А я, надо заметить, когда слышу такое, всегда сейчас же преисполняюсь сарказма и становлюсь страшным педантом и придирой и обычно говорю: "Во весь мир? Именно весь? Да? Вы уверены? Но как же это может быть? Тут надо сперва уточнить термины" - или еще что-нибудь в том же духе, специально рассчитанное на то, чтобы взбесить противника. Но с Гарри другое дело, Гарри был мой друг, и, кроме того, он явно был не в своем уме, и я не знал, что ему сказать, и сказал только: "О господи!"
- Дэв! - вскричал он, и меня покоробило. - Дэв! - И он схватил меня за плечо и стал трясти. - Вы поймите, вся молодежь с нами! Теперь нас ничто не остановит!
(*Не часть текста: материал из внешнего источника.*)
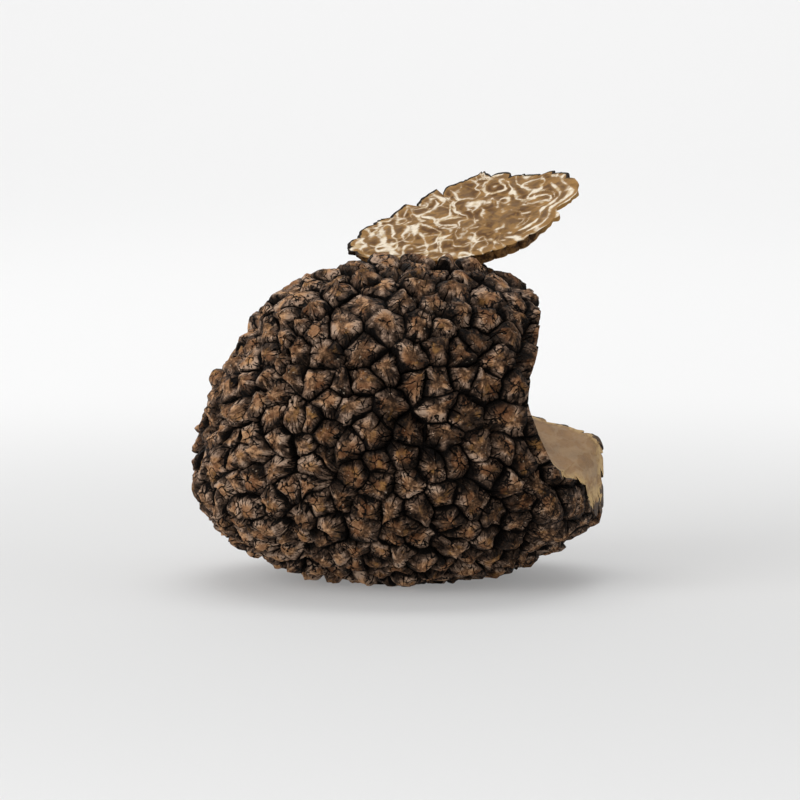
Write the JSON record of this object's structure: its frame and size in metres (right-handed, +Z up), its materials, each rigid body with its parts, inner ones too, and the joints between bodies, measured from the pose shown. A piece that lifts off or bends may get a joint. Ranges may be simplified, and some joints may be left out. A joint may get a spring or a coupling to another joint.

- О господи! - повторил я. Что еще я мог сказать!
- Теперь мы победим. Мы не можем проиграть. Все к нам присоединятся. Это колоссальный успех, разве вы не видите?
- Нет, - сказал я. - Не вижу. И сними, пожалуйста, башмаки...
- Завтра увидите! - рявкнул он. Потом еще поплясал по комнате и наконец ушел, строя какие-то таинственные планы на завтра.
Ну, вы понимаете, как я к этому отнесся; если сказать, что я был сыт по горло всей этой белибердой, так и то еще будет слишком слабо. Господи, думал я, какие бесы в него вселились? И стал размышлять о пагубном влиянии массовых сборищ на незрелые умы и, как полагается правоверному и подозрительному радикалу, пробормотал раз-другой сквозь зубы: "Нюрнберг!" - и пошел спать. Я был так зол на Гарри, что мигом заснул. (А как правило, я еще добрый час лежу и придумываю, на что бы разозлиться, без этого не могу заснуть. Да, это довольно необычно, я знаю.)
Ну-с, настало утро, и ничего особенного не произошло, насколько я мог приметить. Я терпеть не могу пасхальных праздников. Почти всегда льет дождь, а с нашей трепотней насчет религии мы до того додумались, что и кино на эти дни закрываем. И все время такое чувство, как будто ты должен что-то сделать, а это уж совсем глупо. Одним словом, тощища, не лучше чем рождество. Я все-таки пошел в менгелевскую лавку посмотреть, что Гарри затевает, но его там не было. Зато покупателей была тьма, и его бедная мать вертелась как белка в колесе, стараясь все сделать и за себя и за Гарри в этот самый деловой день в году. Она так захлопоталась, что я уж не стал спрашивать, где Гарри. Да и что спрашивать такую бестолковую женщину? Потому что она, по-моему, была до крайности бестолкова, иначе не позволила бы Гарри столько времени тратить на размышления о политике. Будь она верна своему классу, она бы давно это прекратила. Короче говоря, я вышел из лавки, уже готовый взорваться по малейшему поводу, и первое, что я увидел, - это одного из своих учеников, причем отъявленного тупицу, ну я и спросил его - быть может, с излишним волнением, - не видал ли он Гарри. Гарри он, конечно, не видал, но так вылупился на меня, будто хотел сказать, что, видно, у меня не все дома. А больше всего меня возмущает, когда кто-нибудь менее интеллигентный, чем я, смотрит на меня как на полоумного; поэтому я легонько дал ему подзатыльник и уже хотел идти, как вдруг заметил, что он уставился куда-то мимо меня, в конец улицы.